Have a look at the code, and let’s discuss the ten provisions your judge will be using to determine your case:
In determining best interests of a child for purposes of determining custody or visitation arrangements the court shall consider the following:
1. The age and physical and mental condition of the child, giving due consideration to the child’s changing developmental needs;
-This is exactly the kind of calm and reasoned assessment you want when a judge is considering where your child will be living and how much time the other parent will have to spend with that child. It is to be applauded. But, you know better than anyone else what your child needs – so talk with your lawyer if you believe the strength of your relationship with your child is less easily observed by outside viewers and needs pointing out.
2. The age and physical and mental condition of each parent;
-If you’re worried that your spouse might harm your child (and fears of neglect or a parent’s incapacity to care for a child are just as legitimate as fears of abuse or the presence of addiction), then speak up. Tell your lawyer your concerns. This is the time, but be careful that these potentially harmful behaviors are not turned towards the one pointing the finger, too.
3. The relationship existing between each parent and each child, giving due consideration to the positive involvement with the child’s life, the ability to accurately assess and meet the emotional, intellectual and physical needs of the child;
-This is the provision that notes who has put in the time in the raising of a child. It makes room in the decision to honor the parent who focused on being the steady daily support in a child’s life, even when the other parent can show the judge a big salary and a large house.
4. The needs of the child, giving due consideration to other important relationships of the child, including but not limited to siblings, peers and extended family members;
-You can see how hard the State is trying to act in your child’s best interest; they are looking beyond the relationship that you and your spouse have with your child. Your judge will try to ensure that all the influences in your child’s life are taken into account. It is not a sign of weakness to tell your lawyer if you have a strong support network to help you raise your son or daughter; the court will appreciate knowing you have help and that your child will have loving support in addition to you. If you have concerns about members of your spouse’s family or other network, bring those up, too.
5. The role that each parent has played and will play in the future, in the upbringing and care of the child;
-By law, your judge has to look past what is best for your child today and consider what will be best for your child throughout his or her childhood. That means, for example, that the physical closeness of a breast-feeding mother to her infant will not necessarily determine custody of the child once he or she is weaned. Present your case for custody accordingly.
6. The propensity of each parent to actively support the child’s contact and relationship with the other parent, including whether a parent has unreasonably denied the other parent access to or visitation with the child;
-If you have ever kept your child away from your spouse, it’s going to come up in the case – so make sure your lawyer knows why you took that action. If you acted to protect your child, the judge can take that into account.

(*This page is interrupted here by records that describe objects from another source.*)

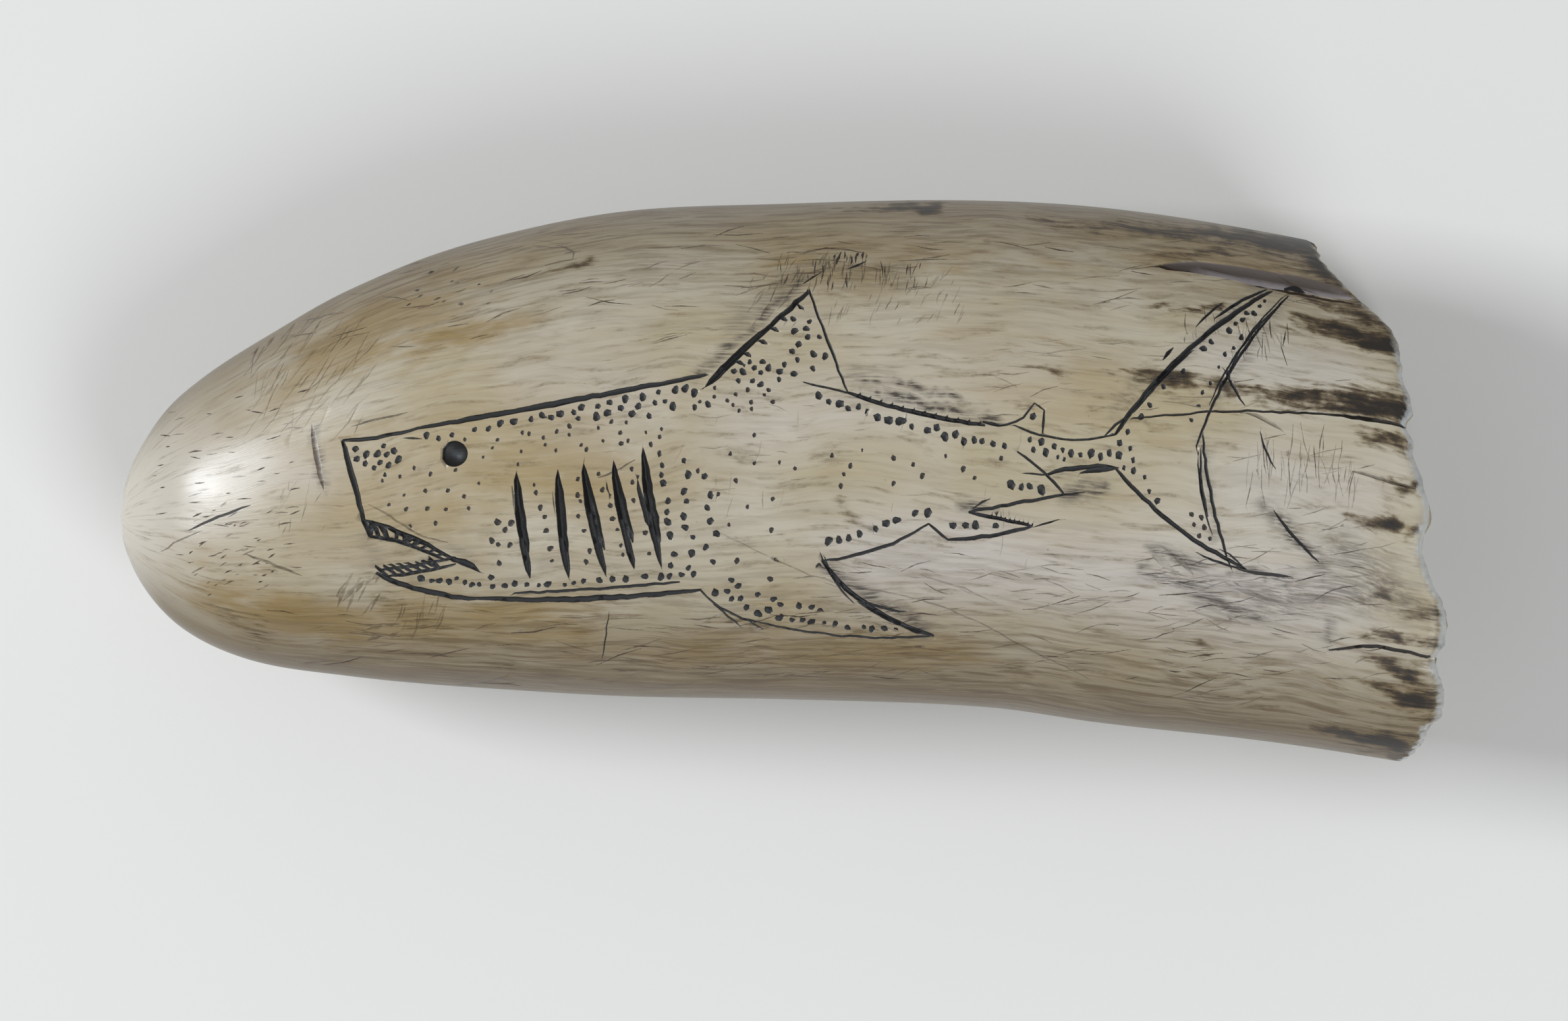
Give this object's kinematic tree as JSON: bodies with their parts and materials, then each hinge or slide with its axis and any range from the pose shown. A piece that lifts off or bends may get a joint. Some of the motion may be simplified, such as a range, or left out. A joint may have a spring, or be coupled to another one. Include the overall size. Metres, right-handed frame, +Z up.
{
  "type": "scrimshaw whale tooth",
  "caption": "Polished whale tooth with a rounded tip, a broken hollow root and a shark engraved on one face, lying on its side.",
  "frame": {"origin": "middle of the length and width, on the surface that the tooth lies on", "axes": "+X from the rounded tip to the broken root, +Y to the upper edge of the engraved picture, +Z up, out of the engraved face"},
  "size_m": [0.1528, 0.0646, 0.0426],
  "materials": {
    "ivory": "polished tooth ivory, satin, aged cream to ochre, with dark pigment rubbed into the engraving"
  },
  "bodies": {
    "root": {"tooth": "ivory"}
  },
  "joints": []
}
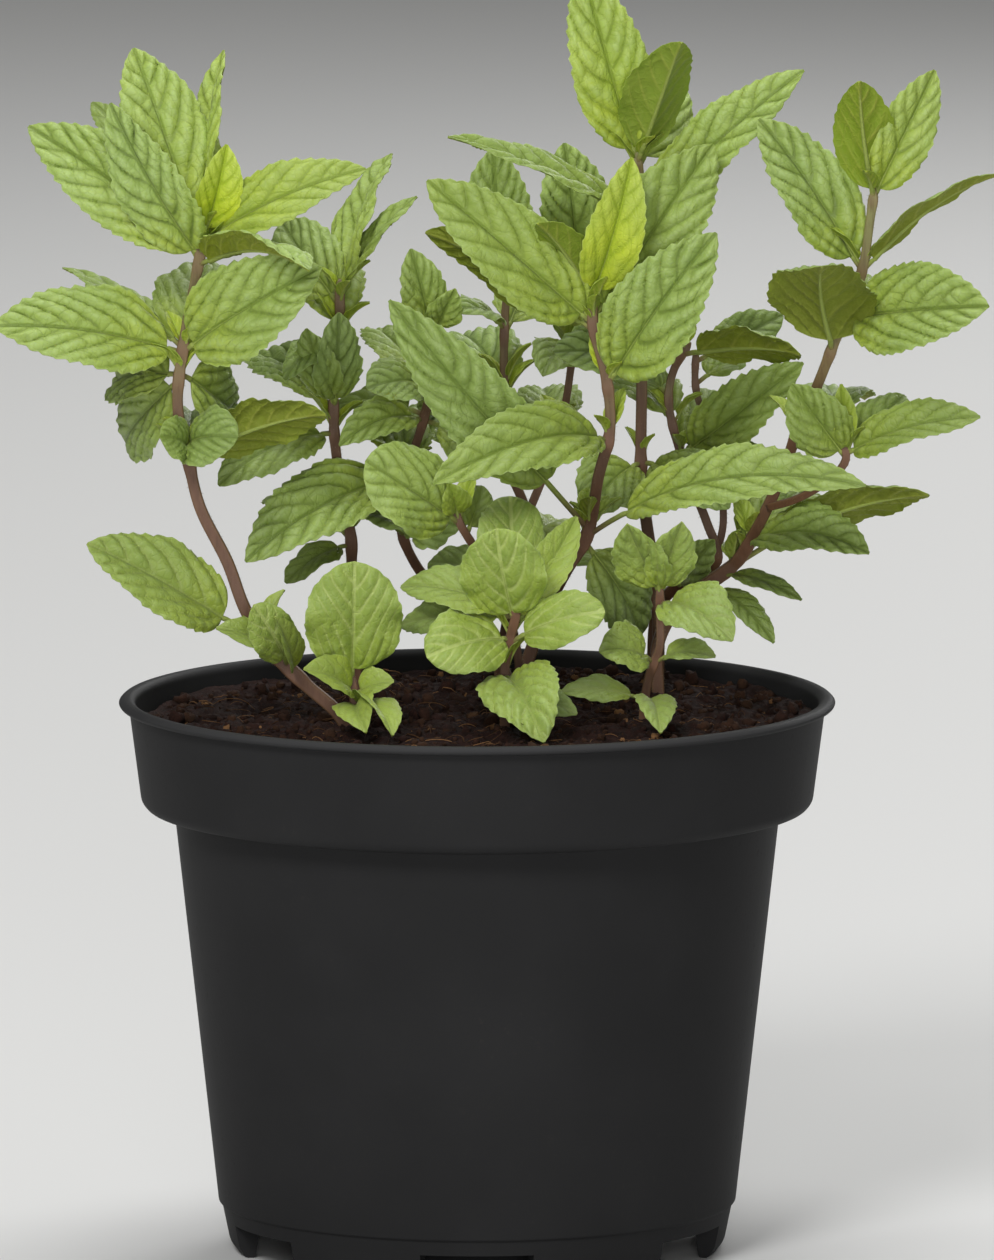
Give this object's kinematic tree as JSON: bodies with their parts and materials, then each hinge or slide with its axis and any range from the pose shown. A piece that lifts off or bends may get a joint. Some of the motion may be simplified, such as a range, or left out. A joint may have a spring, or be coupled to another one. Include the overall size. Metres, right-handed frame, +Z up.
{
  "type": "potted mint plant",
  "caption": "Young mint plant with toothed, deeply veined leaves on upright square stems, growing in a round black nursery pot filled with peat soil.",
  "frame": {"origin": "centre of the pot's base, on the ground", "axes": "+Z up along the pot's axis, -Y towards the front of the plant, +X to the right seen from the front"},
  "size_m": [0.1814, 0.1371, 0.2311],
  "materials": {
    "pot_plastic": "satin black moulded polypropylene",
    "peat": "dark crumbly peat, matt",
    "mint": "soft green leaves with fine hairs, on brown-purple stems"
  },
  "bodies": {
    "root": {"pot": "pot_plastic", "soil": "peat", "shoot_left_tall": "mint", "shoot_left_back": "mint", "shoot_middle_left": "mint", "shoot_middle_round": "mint", "shoot_back": "mint", "shoot_middle_tall": "mint", "shoot_centre_tallest": "mint", "shoot_right_tall": "mint", "shoot_right_back": "mint", "shoot_front_right": "mint", "shoot_front_middle": "mint", "shoot_front_left": "mint"}
  },
  "joints": []
}
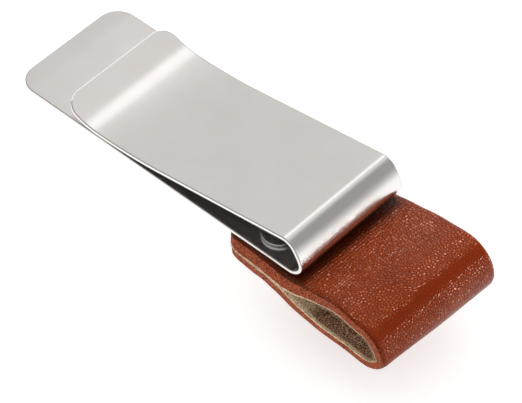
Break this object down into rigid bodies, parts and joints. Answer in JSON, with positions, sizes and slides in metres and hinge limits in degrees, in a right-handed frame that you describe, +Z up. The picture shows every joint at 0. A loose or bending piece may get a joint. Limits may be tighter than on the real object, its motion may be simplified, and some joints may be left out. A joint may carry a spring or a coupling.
{
  "type": "pen loop clip",
  "caption": "Folded spring-steel clip that grips a notebook cover, with a folded leather loop riveted under its closed end to hold a pen.",
  "frame": {"origin": "middle of the grip line, where the spring arm presses on the upper face of the lower leaf", "axes": "+X along the clip from the open jaw towards the pen loop, +Y across the clip, +Z up from the lower leaf towards the spring arm"},
  "size_m": [0.0697, 0.022, 0.0127],
  "materials": {
    "spring_steel": "fine satin-brushed stainless steel with bright cut edges",
    "leather": "reddish-brown pebbled grain, semi-gloss, with raw tan edges and a suede inside",
    "rivet": "polished nickel-plated steel"
  },
  "bodies": {
    "clip_body": {"clip_leaf": "spring_steel", "clip_heel": "spring_steel", "clip_bend_lower": "spring_steel", "tab_upper": "leather", "tab_lower": "leather", "neck_upper": "leather", "neck_lower": "leather", "near_rivet_stud": "rivet", "near_rivet_cap": "rivet", "far_rivet_stud": "rivet", "far_rivet_cap": "rivet"},
    "spring_arm": {"clip_bend_upper": "spring_steel", "clip_arm": "spring_steel", "clip_lip": "spring_steel"},
    "pen_loop": {"loop_upper_wall": "leather", "loop_fold": "leather", "loop_lower_wall": "leather"}
  },
  "joints": [
    {"name": "clip_open", "type": "hinge", "parent": "clip_body", "child": "spring_arm", "pos_m": [0.03755, 0, 0.00245], "axis": [0, 1, 0], "range_deg": [0, 8], "stiffness_Nm_per_rad": 2, "springref_deg": -2.86},
    {"name": "loop_flex", "type": "hinge", "parent": "clip_body", "child": "pen_loop", "pos_m": [0.0355, -0.00003, -0.0033], "axis": [0.0349, 0.9994, 0], "range_deg": [-10, 30], "stiffness_Nm_per_rad": 0.3, "deforming": ["neck_upper", "neck_lower"]}
  ]
}
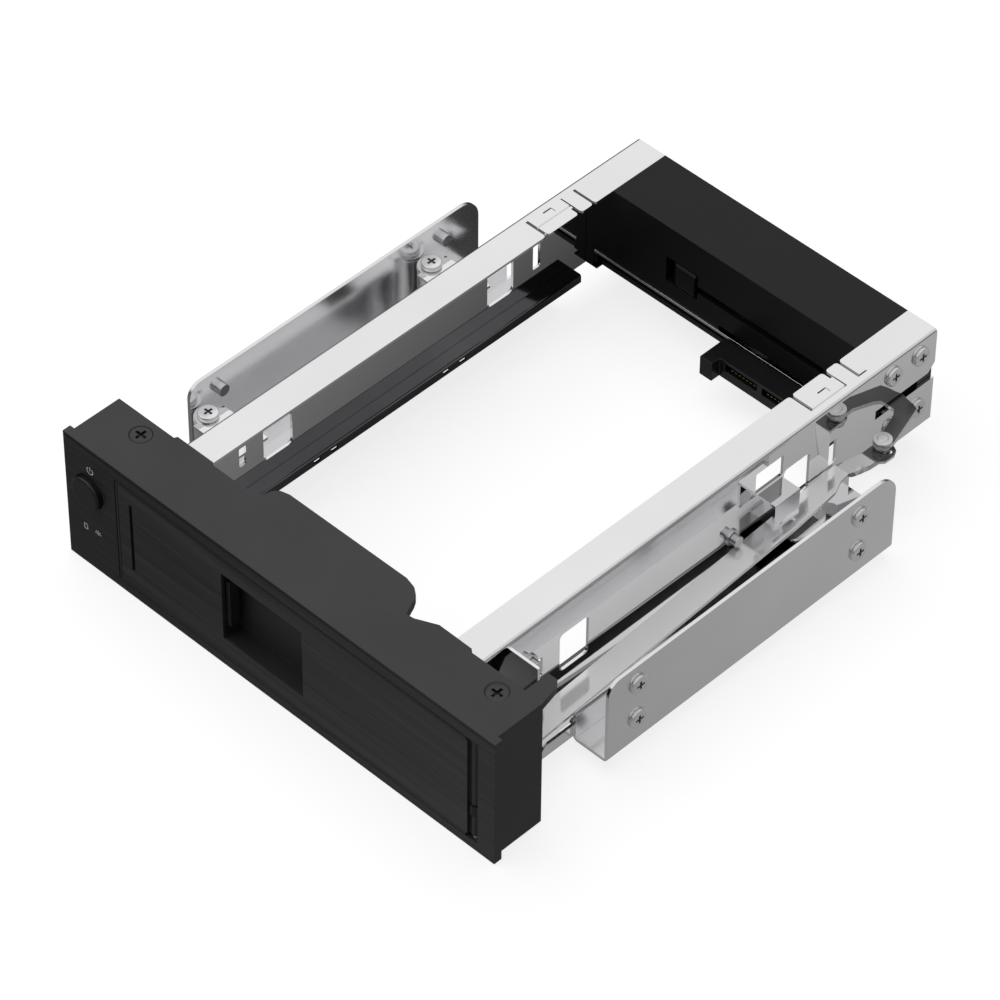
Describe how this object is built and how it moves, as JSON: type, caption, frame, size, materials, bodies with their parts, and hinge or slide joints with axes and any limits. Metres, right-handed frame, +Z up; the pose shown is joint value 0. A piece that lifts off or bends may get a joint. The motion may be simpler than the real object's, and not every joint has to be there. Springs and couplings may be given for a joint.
{
  "type": "hot swap drive cage",
  "caption": "Tool-free hot swap cage that holds one 3.5 inch drive in a 5.25 inch bay, with a hinged front door, side rails and an eject linkage.",
  "frame": {"origin": "middle of the part's footprint, at the height of the underside of the faceplate", "axes": "-Y faces the user (door and power button), +X is to the right as the user sees it, +Z is up"},
  "size_m": [0.1484, 0.1826, 0.0415],
  "materials": {
    "black_plastic": "fine moulded texture",
    "door_plastic": "fine moulded texture",
    "brushed_black": "black, brushed along its length",
    "button_plastic": "semi-gloss",
    "plated_steel": "bright plating on sheet steel",
    "satin_steel": "satin plated sheet steel",
    "bright_screw": "bright plated steel",
    "black_screw": "black coated steel",
    "cover_plastic": "smooth black moulding",
    "lever_steel": "plated sheet steel",
    "board_green": "solder mask",
    "connector_plastic": "moulded connector body",
    "clear_plastic": "clear moulding"
  },
  "bodies": {
    "cage": {"bezel": "black_plastic", "hinge_pin": "bright_screw", "front_board": "board_green", "power_switch": "connector_plastic", "light_guides": "clear_plastic", "board_screws": "bright_screw", "bezel_screws": "black_screw", "right_rail": "plated_steel", "left_rail": "plated_steel", "right_runner": "plated_steel", "left_runner": "plated_steel", "web_studs": "bright_screw", "shelf_stud": "bright_screw", "rear_cover": "cover_plastic", "cross_plate": "satin_steel", "pivot_pin": "bright_screw", "rear_card": "board_green", "sata_connector": "connector_plastic", "rear_sockets": "connector_plastic", "right_bracket": "satin_steel", "left_bracket": "satin_steel", "left_posts": "bright_screw", "post_screws": "bright_screw", "bay_screws": "bright_screw", "rear_screws": "bright_screw"},
    "door": {"door_panel": "door_plastic", "door_skin": "brushed_black", "door_cam": "cover_plastic"},
    "catch": {"door_catch": "door_plastic"},
    "button": {"power_button": "button_plastic"},
    "link": {"link_bar": "plated_steel"},
    "lever": {"eject_lever": "lever_steel", "link_rivet": "bright_screw"},
    "ejector": {"ejector": "cover_plastic"}
  },
  "joints": [
    {"name": "door_hinge", "type": "hinge", "parent": "cage", "child": "door", "pos_m": [0.0666, -0.08772, 0.02], "axis": [0, 0, 1], "range_deg": [0, 90]},
    {"name": "catch_slide", "type": "slide", "parent": "door", "child": "catch", "axis": [1, 0, 0], "range_m": [0, 0.0022], "stiffness_N_per_m": 300},
    {"name": "button_press", "type": "slide", "parent": "cage", "child": "button", "axis": [0, 1, 0], "range_m": [0, 0.0012], "stiffness_N_per_m": 800},
    {"name": "link_slide", "type": "slide", "parent": "cage", "child": "link", "axis": [0, 1, 0], "range_m": [0, 0.00301]},
    {"name": "lever_swing", "type": "hinge", "parent": "cage", "child": "lever", "pos_m": [0.033, 0.08048, 0.0238], "axis": [0, 0, 1], "range_deg": [0, 6.3]},
    {"name": "ejector_push", "type": "slide", "parent": "cage", "child": "ejector", "axis": [0, -1, 0], "range_m": [0, 0.00531]}
  ],
  "couplings": [
    {"joint": "link_slide", "follows": "door_hinge", "m_per_rad": 0.0019099},
    {"joint": "lever_swing", "follows": "door_hinge", "ratio": 0.069856},
    {"joint": "ejector_push", "follows": "door_hinge", "m_per_rad": 0.0033741}
  ]
}
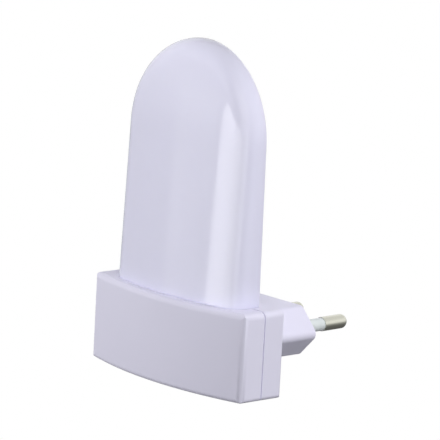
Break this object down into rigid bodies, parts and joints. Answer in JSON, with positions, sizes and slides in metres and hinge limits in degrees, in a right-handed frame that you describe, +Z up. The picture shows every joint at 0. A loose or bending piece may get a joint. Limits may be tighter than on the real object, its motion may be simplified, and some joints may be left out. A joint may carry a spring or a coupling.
{
  "type": "plug-in night light",
  "caption": "Wall plug night light: bowed two-part housing with a moulded two-pin plug behind and a tall arched opal diffuser standing on top, LED board inside",
  "frame": {"origin": "centre of the plug's end face, midway between the two pins", "axes": "+Y out of the plug's end face into the wall socket, +Z up, +X to the right as seen from the room"},
  "size_m": [0.0618, 0.062, 0.0926],
  "materials": {
    "housing_plastic": "satin white with a lavender cast",
    "opal_diffuser": "glossy opal",
    "plated_brass": "nickel-plated brass",
    "sleeve_plastic": "smooth, slightly translucent",
    "carrier_plastic": "natural",
    "blue_insulation": "smooth PVC",
    "brown_insulation": "smooth PVC",
    "board_laminate": "white solder mask on glass laminate",
    "led_body": "phosphor in a white body",
    "capacitor_case": "moulded box",
    "can_sleeve": "shrink sleeve on an aluminium can",
    "moulded_epoxy": "moulded epoxy",
    "resistor_green": "lacquer",
    "resistor_tan": "lacquer",
    "resistor_blue": "lacquer",
    "solder": "tin solder",
    "screw_steel": "zinc-plated steel"
  },
  "bodies": {
    "root": {"front_shell": "housing_plastic", "back_cover": "housing_plastic", "diffuser": "opal_diffuser", "pin_left": "plated_brass", "pin_right": "plated_brass", "sleeve_left": "sleeve_plastic", "sleeve_right": "sleeve_plastic", "pin_carrier": "carrier_plastic", "lead_left": "blue_insulation", "lead_right": "brown_insulation", "circuit_board": "board_laminate", "led_1": "led_body", "led_2": "led_body", "led_3": "led_body", "led_4": "led_body", "mains_capacitor": "capacitor_case", "smoothing_capacitor": "can_sleeve", "bridge_rectifier": "moulded_epoxy", "fusible_resistor": "resistor_green", "bleed_resistor": "resistor_tan", "current_resistor": "resistor_blue", "solder_joints": "solder", "housing_screws": "screw_steel"}
  },
  "joints": []
}
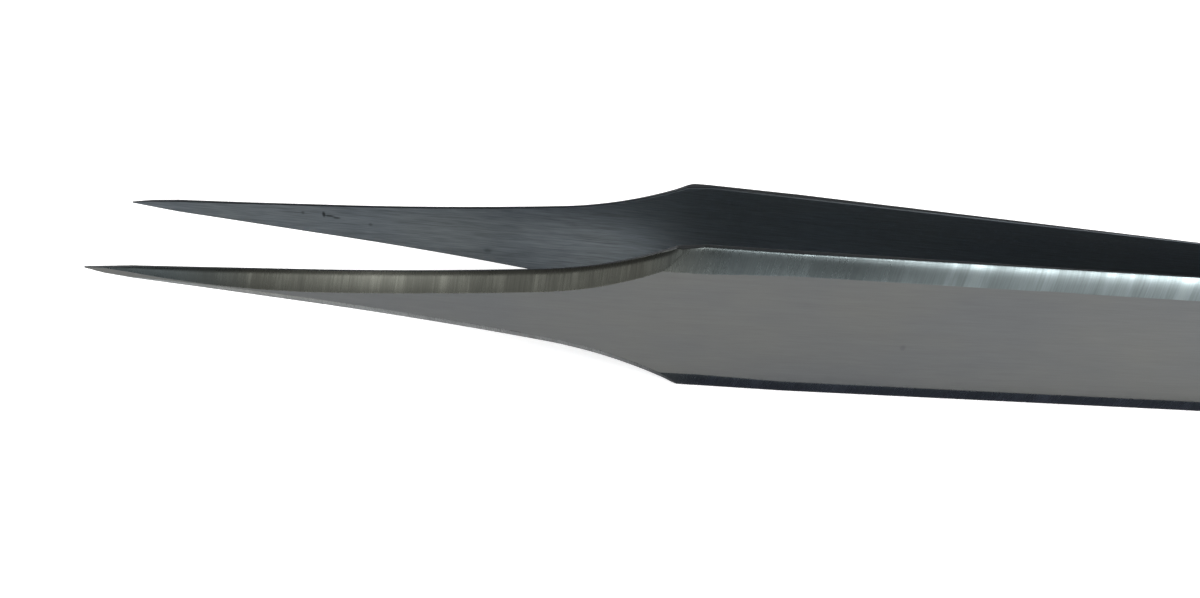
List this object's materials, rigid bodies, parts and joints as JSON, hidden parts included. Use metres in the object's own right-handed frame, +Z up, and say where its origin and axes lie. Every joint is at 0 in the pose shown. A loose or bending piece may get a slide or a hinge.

7. The relative willingness and demonstrated ability of each parent to maintain a close and continuing relationship with the child, and the ability of each parent to cooperate in and resolve disputes regarding matters affecting the child;
-Your judge will be looking for two things here: the parent who is prepared to remain an ongoing part of a child’s life even if he or she does not get full custody; and the parent who demonstrates the greatest ability to act cooperatively to protect and care for the child. A divorce is an emotional roller coaster and your nerve endings are raw – but show the judge you can at least be civil to the person you’re divorcing and the judge will be more likely to ensure that both mother and father remain a part of your child’s life.
8. The reasonable preference of the child, if the court deems the child to be of reasonable intelligence, understanding, age and experience to express such a preference;
-The idea that your child might choose your spouse over you—and your child’s possible anguish over having to voice such opinion—seems brutal. But this provision will be used carefully; your child may never be asked for his or her opinion. It will only happen when the judge thinks a discussion with your child will be helpful. Don’t panic if it happens; most people would advise you not to coach your child, either, but we all know that this is done every day. If you believe your spouse is influencing your child’s testimony, tell your lawyer.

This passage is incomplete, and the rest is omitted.